▶ _Recorded information_:
┌──

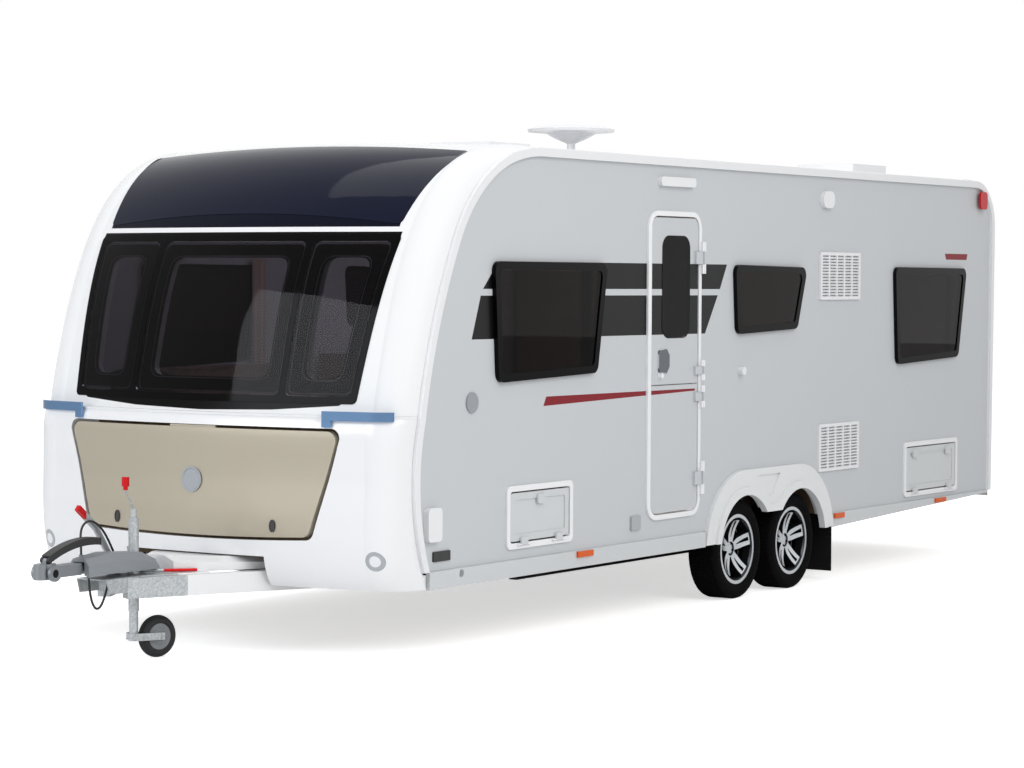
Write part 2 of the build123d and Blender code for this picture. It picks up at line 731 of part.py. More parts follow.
# Louvred vents: two plates with columns of slots
vent_y = (1458, 1983)
vent_levels = (1680, 665)
vent_height = 280
vent_proud = 14
vent_columns = 5
vent_rows = 14
with BuildPart() as fridge_vents:
    for level in vent_levels:
        block((half + seat_gap, half + vent_proud), vent_y, (level, level + vent_height))
    pitch = (vent_y[1] - vent_y[0] - 30) / vent_columns
    step = (vent_height - 30) / vent_rows
    for level in vent_levels:
        with BuildSketch(side_plane(half + vent_proud)):
            with Locations(((vent_y[0] + vent_y[1]) / 2, level + vent_height / 2)):
                with GridLocations(pitch, step, vent_columns, vent_rows):
                    Rectangle(pitch - 16, step * 0.55)
        extrude(amount=-vent_proud, mode=Mode.SUBTRACT)
write(fridge_vents.part, "fridge_vents")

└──

Using the data above, repeat every line exactly.

▶ _Final result_:
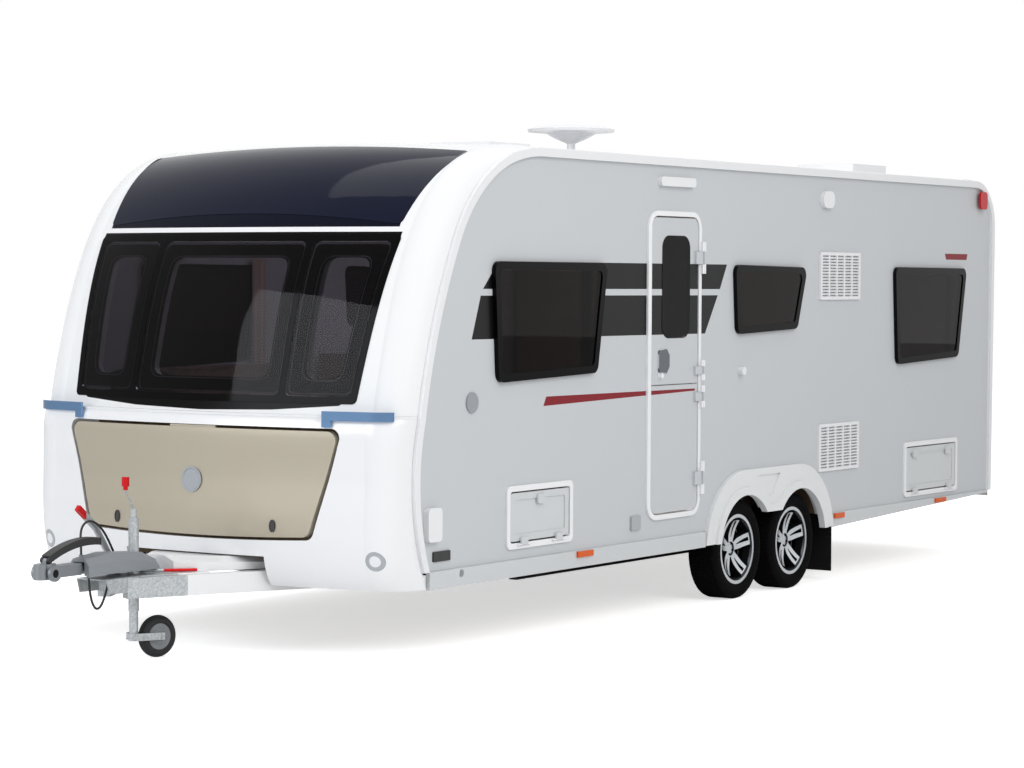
Write part 2 of the build123d and Blender code for this picture. It picks up at line 731 of part.py. More parts follow.
# Louvred vents: two plates with columns of slots
vent_y = (1458, 1983)
vent_levels = (1680, 665)
vent_height = 280
vent_proud = 14
vent_columns = 5
vent_rows = 14
with BuildPart() as fridge_vents:
    for level in vent_levels:
        block((half + seat_gap, half + vent_proud), vent_y, (level, level + vent_height))
    pitch = (vent_y[1] - vent_y[0] - 30) / vent_columns
    step = (vent_height - 30) / vent_rows
    for level in vent_levels:
        with BuildSketch(side_plane(half + vent_proud)):
            with Locations(((vent_y[0] + vent_y[1]) / 2, level + vent_height / 2)):
                with GridLocations(pitch, step, vent_columns, vent_rows):
                    Rectangle(pitch - 16, step * 0.55)
        extrude(amount=-vent_proud, mode=Mode.SUBTRACT)
write(fridge_vents.part, "fridge_vents")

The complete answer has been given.